General : "No Damage for Delay"

2009/11/25 12:32:04

"No Damage for Delay" Clauses and Possible Exceptions

Anyone who has been a party to a construction contract likely has seen a "no damage for delay" clause before. These clauses limit the rights of contractors or subcontractors to recover in the event that their performance is delayed for some reason beyond their control. For example, if a contractor contracts with an owner to begin building a home in August, but a particularly rainy hurricane season pushes the job to October, a "no damage for delay" clause in the contract would probably prevent the contractor from recovering any damages from the owner for costs that resulted from the delay. Typically, these clauses will provide that the contractor may ask for and receive an extension to perform the job but are not entitled to an increase in the contract price or any kind of damages.

However, most of these clauses have an exception for "active interference" written into them. This means that an owner's or another contractor's active interference with the contractor performing the job on time can nullify the "no damage for delay" clause and allow the contractor to recover damages incurred as a result of the delay.

What constitutes "active interference" with the contractor's performance of duties under the contract can vary from state to state and depends on how courts in a state interpret these clauses.

North Carolina

North Carolina courts have not recently reviewed this issue, but in 1993, the N.C. Court of Appeals did hold that these clauses are generally enforceable and fair. This was in the case of APAC-Carolina, Inc. v. Greensboro-High Point Airport Authority, 110 N.C. App. 664 (1993). What type of conduct constitutes "active interference" with a contractor's "timely performance" of a construction contract in North Carolina has not been before the courts in recent years.

"Bad faith" is key in South Carolina and other states

In some jurisdictions, including Iowa, Michigan and New Jersey, "active interference" requires bad faith, or some kind of dishonest or unfair dealing, with the contractor who is trying to recover damages. In these states, some intentional action on the part of an owner or contractor that prevents the contractor from performing the work is required for the court to ignore a "no damage for delay" clause.

In South Carolina, bad faith or unfair dealing is very important when "no damage for delay" clauses are under review. The Supreme Court in 1997 adopted several exceptions to "no damage for delay" clauses and held that "delay caused by direct, active, willful interference with a contractor's work" is an exception to a "no damage for delay clause" because this kind of delay effectively violates the implied obligation of good faith and fair dealing that is an inherent part of all South Carolina contracts. The court also found that gross negligence by an owner or contractor that interferes with a contractor's ability to perform also is an exception to these clauses. Again, the court reasoned that this kind of negligence violates the duty to use good faith and fair dealing when forming contracts.
This comes from U.S. f/u/b/a Williams Electric Company, Inc. v. Metric Constructors, Inc. (1997.) In this case, the court found that the delays to Williams' ability to perform its duties under the contract were caused by Metric's "failure to properly coordinate and manage" the subcontractors.
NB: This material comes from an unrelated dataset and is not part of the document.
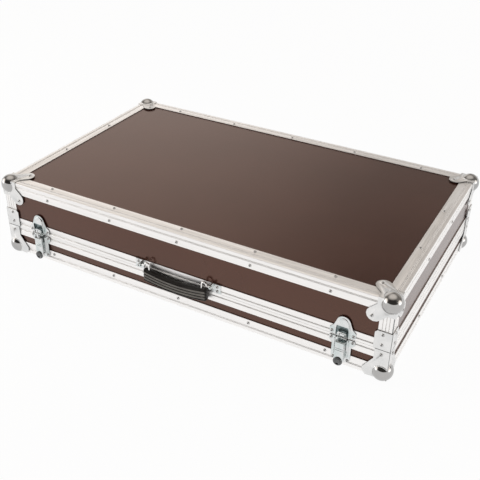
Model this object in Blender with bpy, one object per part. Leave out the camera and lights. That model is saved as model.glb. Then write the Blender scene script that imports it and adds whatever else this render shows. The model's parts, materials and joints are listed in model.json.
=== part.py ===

Based on this holding, in South Carolina, one could conclude that "active interference" always equals bad faith and therefore could always have the potential to nullify a "no damage for delay" clause.

Unreasonably preventing a contractor from performing its work

Courts in other states, such as Colorado, do not require bad faith but instead will ignore a "no damage for delay" clause if a contractor or owner has taken some willful action that unreasonably prevents a contractor from performing its duties under the agreement. For example, an owner or project manager who instructs a contractor to begin working, even though the owner knows the site is occupied by another contractor, has actively interfered with the contractor's performance of its work. In a state such as Colorado, this contractor could still recover damages incurred due to its delays.

How to increase chances of recovery

In general, to increase chances of recovery for these types of delays, contractors should document the conditions of delay as thoroughly as possible. For example, if a site is clearly not ready for the job to begin or is still occupied by another contractor by the agreed-upon start date, photographs of the site as of this date would be key in any attempt to recover damages. In addition, the contractor should send written notice of these problems to the owner, general contractor or project manager.